Loss of autonomy can also entail a serious threat to the inmate’s self image as a fully accredited member of adult society. Public humiliation, enforced respect and deference, the finality of authoritarian decisions, and the demands for certain conduct because it is in the individual’s best interest are all features of childhood helplessness in the face of a superior adult world.

This may be irksome and disturbing to a child, but for the adult who has escaped such helplessness with the passage of years, being thrust back into such helplessness could prove even more painful (Sykes, 1966). Treating inmates/residents as if they were children is contrary to the best interest of society. When long-term prisoners/residents are released, they may have lost the ability to make decisions for themselves and are less likely to be able to live productive lives in the community. (Note: This is indicative of the MSOP’s treatment programming coupled with infantile policies and procedures which creates a dependency on behalf of the resident constituting infantile regression.)

Deprivation of Security

When incarcerated, an offender is placed into prolonged proximity with other inmates, who in many cases have a long history of violent, aggressive behavior. It is a situation which has proven to be anxiety provoking for even the hardest of recidivists. Regardless of the mutual aid and support which may flourish in the inmate population, there are a sufficient number of offenders within this group of offenders to deprive the average inmate of the sense of security which comes from living among people who can be reasonably expected to abide by the rules of society. (Sykes, 1966)

This loss of security arouses acute anxiety, not just because violent acts of aggression and exploitation can take place, but also because such behavior constantly calls into question the individual’s ability to cope in prison and hinder their abilities to live normally in the outside world. (Note: The MSOP has continually housed diverse populations such as the mentally ill and borderline mentally retarded residents with a majority population that is neither. Because of the unpredictable behavior of those with severe mental illness, it creates acute anxiety for the majority.)

Deprivation of Heterosexual Relationships

Some researchers have suggested that male inmates undergo a reduction of the sexual drive and that the sexual frustrations of inmates are, therefore, less significant than might be expected. However, these reports were largely based on the accounts of men imprisoned in concentration camps or similar extreme situations where starvation, torture and physical exhaustion reduced life to a struggle for survival or left the captive deep in apathy (Sykes, 1966).

In addition to the physiological effects of sexual frustration, Sykes cited possible psychological problems created by the lack of heterosexual relationships for male inmates. A society composed exclusively of men tends to generate anxieties in its members concerning their masculinity, regardless of whether or not they are coerced, bribed or seduced into an overt homosexual liaison. 

Latent homosexual tendencies may be activated in the individual without being translated into open behavior and yet still arouse strong guilt feelings at either the conscious or unconscious level. Sykes made an observation in his 1966 work which is of relevance in our current understanding about male sexuality: “...[T]he deprivation of heterosexual relationships carries with it another threat to the prisoner’s image of himself -- more diffuse, perhaps, and more difficult to state precisely and yet no less disturbing. The inmate is shut off from the world of women, which by its very polarity, gives the male world much of its meaning.  Like most men, the inmate must search for his identity not simply within himself but also in the picture of himself, which he finds reflected in the eyes of others”. (Sykes, 1966, p. 72) 
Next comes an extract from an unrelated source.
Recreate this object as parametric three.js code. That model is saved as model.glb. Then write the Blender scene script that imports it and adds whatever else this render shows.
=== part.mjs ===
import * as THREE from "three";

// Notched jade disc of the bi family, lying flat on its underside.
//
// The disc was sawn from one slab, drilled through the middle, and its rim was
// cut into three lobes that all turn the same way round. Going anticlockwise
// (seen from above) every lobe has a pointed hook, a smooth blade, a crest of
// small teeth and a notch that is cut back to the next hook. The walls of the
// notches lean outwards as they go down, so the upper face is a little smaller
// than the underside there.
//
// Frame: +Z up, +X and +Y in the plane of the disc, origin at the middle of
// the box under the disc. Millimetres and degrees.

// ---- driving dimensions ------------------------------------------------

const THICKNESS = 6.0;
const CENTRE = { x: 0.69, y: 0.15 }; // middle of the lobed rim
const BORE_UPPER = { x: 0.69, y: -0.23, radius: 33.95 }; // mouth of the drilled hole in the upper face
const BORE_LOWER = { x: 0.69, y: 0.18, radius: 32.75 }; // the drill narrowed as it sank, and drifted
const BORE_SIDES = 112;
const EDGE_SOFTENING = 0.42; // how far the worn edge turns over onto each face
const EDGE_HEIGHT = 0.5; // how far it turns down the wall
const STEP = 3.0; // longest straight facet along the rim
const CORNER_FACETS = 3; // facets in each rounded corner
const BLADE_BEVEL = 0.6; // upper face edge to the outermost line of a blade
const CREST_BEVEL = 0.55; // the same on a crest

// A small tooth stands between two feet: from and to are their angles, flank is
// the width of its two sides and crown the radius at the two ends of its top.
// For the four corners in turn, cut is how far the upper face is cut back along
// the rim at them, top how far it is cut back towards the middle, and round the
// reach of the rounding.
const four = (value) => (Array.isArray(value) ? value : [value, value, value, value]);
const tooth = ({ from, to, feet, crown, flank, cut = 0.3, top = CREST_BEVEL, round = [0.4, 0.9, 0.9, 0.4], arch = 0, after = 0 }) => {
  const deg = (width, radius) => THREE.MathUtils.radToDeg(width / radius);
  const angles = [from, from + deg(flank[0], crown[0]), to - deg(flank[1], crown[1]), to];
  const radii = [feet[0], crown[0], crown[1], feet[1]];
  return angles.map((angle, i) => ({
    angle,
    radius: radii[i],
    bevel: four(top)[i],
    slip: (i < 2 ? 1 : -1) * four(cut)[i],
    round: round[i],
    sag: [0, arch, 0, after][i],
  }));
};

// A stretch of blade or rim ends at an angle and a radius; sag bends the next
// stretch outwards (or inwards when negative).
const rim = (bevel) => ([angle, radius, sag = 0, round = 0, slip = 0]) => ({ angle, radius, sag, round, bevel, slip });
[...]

Paradoxically, many inmates who consider themselves to be heterosexual assert their masculinity not by suffering through the frustrations of abstinence, but by engaging in homosexual activities. In some institutions for male offenders, sub-cultural norms exist allowing “real men” to have homosexual relations without having their heterosexual identity challenged, as long as they always take the penetrative role.
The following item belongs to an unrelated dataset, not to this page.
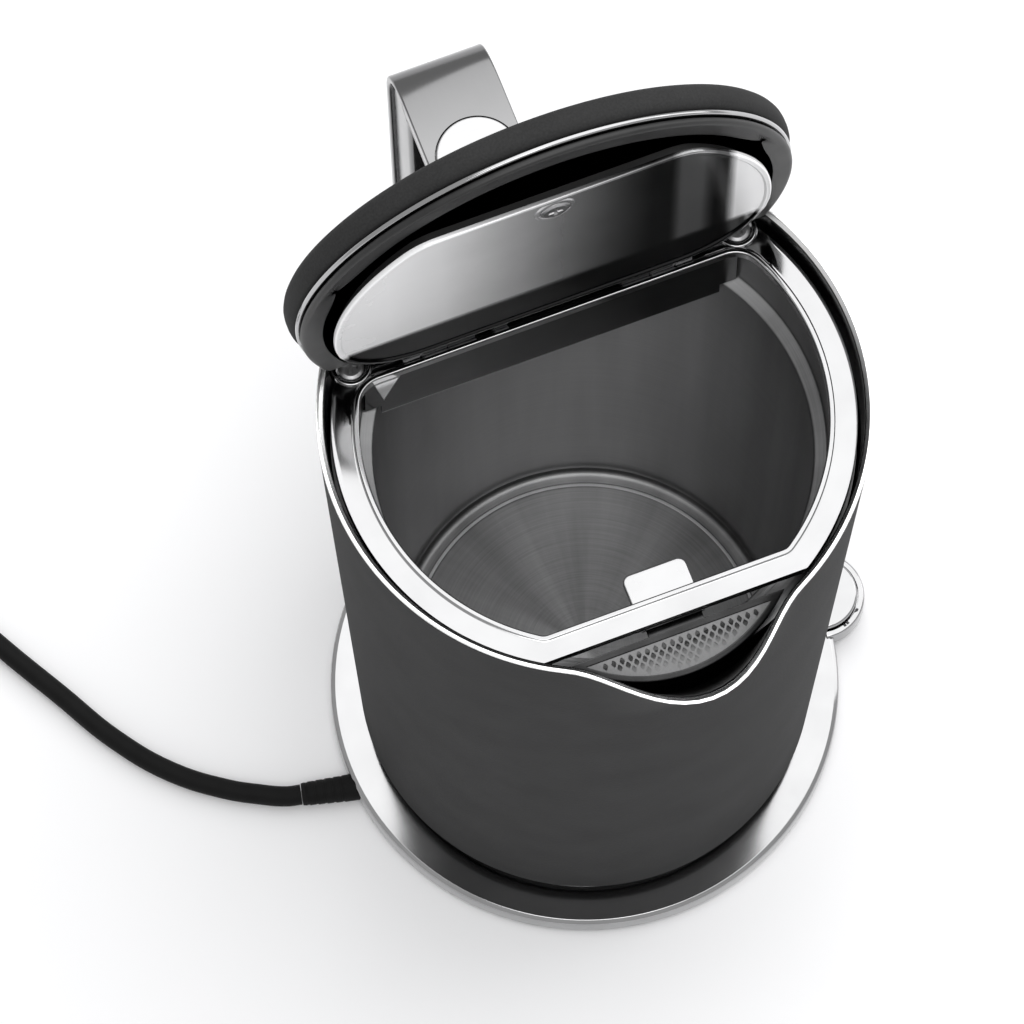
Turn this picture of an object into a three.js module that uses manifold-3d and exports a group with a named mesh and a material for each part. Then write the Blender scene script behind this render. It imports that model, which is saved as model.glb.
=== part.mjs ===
// Electric kettle: a tapered jug on a round cordless base, with the lid standing open.
// Millimetres, +Z up. The origin is on the axis of jug and base, at table level. The spout points
// to -Y and the handle to +Y.
import * as THREE from 'three';
import { mergeVertices } from 'three/addons/utils/BufferGeometryUtils.js';
import Module from 'manifold-3d';

const wasm = await Module();
wasm.setup();

// ---- driving dimensions: clearances and walls ----
const GAP = 0.3; // between pieces that touch
const SLIDE_GAP = 0.5; // round pieces that slide or turn in one another
const SEGMENTS = 44; // facets round the large shapes
const JUG_SEGMENTS = 60; // facets round the shell, whose spout needs them
const SMALL_SEGMENTS = 12; // facets round screws, pins and buttons
const PAST = 300; // further than every piece, for shapes that only cut

// ---- driving dimensions: heights that follow from the cord, which the base has to clear ----
const CORD_RADIUS = 3;
const BASE_EDGE = 2 * CORD_RADIUS + 1; // height of the base's outer edge
const BASE_TOP = BASE_EDGE + 4;
const SHELL_BOTTOM = BASE_TOP + 5.5; // lower edge of the shell, held clear of the base
const LINER_FLOOR = SHELL_BOTTOM + 21.5; // inside floor of the water vessel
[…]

Receptive males, many of whom are unwilling participants in the sexual activity, are stigmatized and may be subject to prostitution and rape within the institution (Donaldson, 1990). The combination of sexual frustration and the need to maintain one’s masculine image while facing a long period of incarceration with only members of the same sex leads many male inmates to acquire sexual gratification from other men through persuasion, bribery, coercion or force.